What is being asked => Pick out each line containing the string "code" and copy it.

* BEGIN *

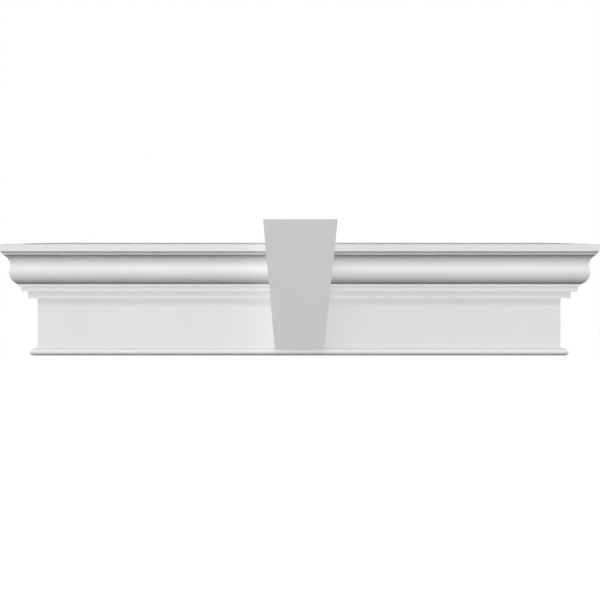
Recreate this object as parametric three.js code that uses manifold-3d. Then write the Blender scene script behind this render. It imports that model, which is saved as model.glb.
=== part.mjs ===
// Crosshead moulding with a keystone, made to be fixed flat on a wall over a door or window.
// Millimetres. X runs along the wall, Y points into the wall and Z points up.
// The origin is the middle of the header's flat back, on the face of the wall.

import * as THREE from 'three';
import { mergeVertices, toCreasedNormals } from 'three/addons/utils/BufferGeometryUtils.js';
import Module from 'manifold-3d';

const wasm = await Module();
wasm.setup();

// Frieze: the plain panel of the header, from whose face every projection is measured
const friezeLength = 1081.7;
const friezeThickness = 22;
const friezeHeight = 103.5;

// Bead along the bottom, with a half-round nose
const beadHeight = 14;
const beadProjection = 13.6;

// Two flat steps over the frieze, and the fillet that carries the curved members
const lowerStepHeight = 14.5;
const lowerStepProjection = 17.1;
const upperStepHeight = 10.2;
const upperStepProjection = 28.2;
const filletHeight = 4.9;
const filletProjection = 33.2;

// Cyma reversa: an ovolo that starts proud of the fillet, and a cove tangent to it
const ovoloQuirk = 1.6;
const ovoloRadius = 27.5;
const coveRadius = 24.3;
const cymaLean = 16;
const cymaEndTilt = 61.5;

// Cap: a narrow fillet, a bevel, the fascia and a top that falls towards the front
const capFilletHeight = 1.6;
const capBevelHeight = 4.9;
const capBevelProjection = 4.2;
const fasciaHeight = 14;
const topSlope = 4;

// Keystone: a wedge scribed over the header, with its face leaning out towards the top
const keystoneTopWidth = 147;
const keystoneFootWidth = 100.6;
const keystoneRise = 41.3;
const keystoneStand = 41;
const keystoneRake = 19;
const keystoneClearance = 0.3;

// Finish, and the steps in which round members are cut
const primedWhite = '#f1f1ef';
const facetAngle = 3;
const creaseAngle = 15;

const rad = THREE.MathUtils.degToRad;

// An outline's points are (distance from the wall, height), anticlockwise seen from the right end
const point = (out, up) => new THREE.Vector2(out, up);

// Points of an arc; angles are in degrees from straight out, positive upwards
function arc(centre, radius, from, to) {
  const steps = Math.ceil(Math.abs(to - from) / facetAngle);
  const points = [];
  for (let i = 0; i <= steps; i += 1) {
    const angle = rad(from + ((to - from) * i) / steps);
    points.push(point(centre.x + radius * Math.cos(angle), centre.y + radius * Math.sin(angle)));
  }
  return points;
}

// The point that lies one radius from another, at an angle
function alongRadius(start, radius, angle) {
  return point(start.x + radius * Math.cos(rad(angle)), start.y + radius * Math.sin(rad(angle)));
}

// Two face points of a flat member, from its lower to its upper edge
function flat(projection, bottom, height) {
  const out = friezeThickness + projection;
  return [point(out, bottom), point(out, bottom + height)];
}

// Half-round nose of the bead
function beadPoints(bottom) {
  const radius = beadHeight / 2;
  const out = friezeThickness + beadProjection - radius;
  return arc(point(out, bottom + radius), radius, -90, 90);
}

// Ovolo and cove, which share the point where the line of their centres crosses them
function cymaPoints(bottom) {
  const foot = point(friezeThickness + filletProjection + ovoloQuirk, bottom);
  const ovoloCentre = alongRadius(foot, -ovoloRadius, -cymaEndTilt);
  const coveCentre = alongRadius(ovoloCentre, ovoloRadius + coveRadius, cymaLean);
  const ovolo = arc(ovoloCentre, ovoloRadius, -cymaEndTilt, cymaLean);
  const cove = arc(coveCentre, coveRadius, 180 + cymaLean, 180 - cymaEndTilt);
  return [...ovolo, ...cove.slice(1)];
}

// Cap from the cove's upper edge to the sloping top's edge on the wall
function capPoints(coveEdge) {
  const bevelFoot = point(coveEdge.x, coveEdge.y + capFilletHeight);
  const fasciaFoot = point(bevelFoot.x + capBevelProjection, bevelFoot.y + capBevelHeight);
  const fasciaTop = point(fasciaFoot.x, fasciaFoot.y + fasciaHeight);
  const wallEdge = point(0, fasciaTop.y + fasciaTop.x * Math.tan(rad(topSlope)));
  return [bevelFoot, fasciaFoot, fasciaTop, wallEdge];
}

// Header section, with heights measured from its underside
const friezeTop = beadHeight + friezeHeight;
const lowerStepTop = friezeTop + lowerStepHeight;
const upperStepTop = lowerStepTop + upperStepHeight;
const frieze = flat(0, beadHeight, friezeHeight);
const lowerStep = flat(lowerStepProjection, friezeTop, lowerStepHeight);
const upperStep = flat(upperStepProjection, lowerStepTop, upperStepHeight);
const fillet = flat(filletProjection, upperStepTop, filletHeight);
const cyma = cymaPoints(upperStepTop + filletHeight);
const cap = capPoints(cyma.at(-1));
const headerSection = [point(0, 0), ...beadPoints(0), ...frieze, ...lowerStep, ...upperStep,
  ...fillet, ...cyma, ...cap];

const headerTop = cap.at(-1).y;
const capEdge = cap.at(-2);
const headerBottom = -headerTop / 2;

// Moves every edge of an outline outwards by the same distance
function grown(outline, distance) {
  return outline.map((corner, i) => {
    const before = outline.at(i - 1);
    const after = outline[(i + 1) % outline.length];
    const incoming = corner.clone().sub(before).normalize();
    const outgoing = after.clone().sub(corner).normalize();
    const sum = point(incoming.y + outgoing.y, -incoming.x - outgoing.x);
    return corner.clone().addScaledVector(sum, distance / (1 + incoming.dot(outgoing)));
  });
}

// Straight bar with a section in the YZ plane, centred on the middle of the header
function barAlongX(section, length) {
  const bar = new THREE.ExtrudeGeometry(new THREE.Shape(section), { depth: length, bevelEnabled: false });
  bar.translate(0, headerBottom, -length / 2);
  return bar.applyMatrix4(new THREE.Matrix4().makeBasis(
    new THREE.Vector3(0, -1, 0), new THREE.Vector3(0, 0, 1), new THREE.Vector3(-1, 0, 0)));
}

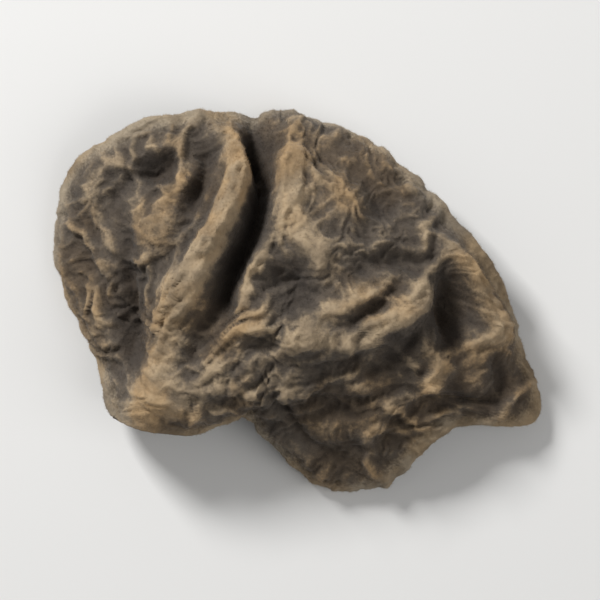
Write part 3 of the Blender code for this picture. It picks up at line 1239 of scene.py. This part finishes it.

* END *

Output of the exercise =>
Recreate this object as parametric three.js code that uses manifold-3d. Then write the Blender scene script behind this render. It imports that model, which is saved as model.glb.
Write part 3 of the Blender code for this picture. It picks up at line 1239 of scene.py. This part finishes it.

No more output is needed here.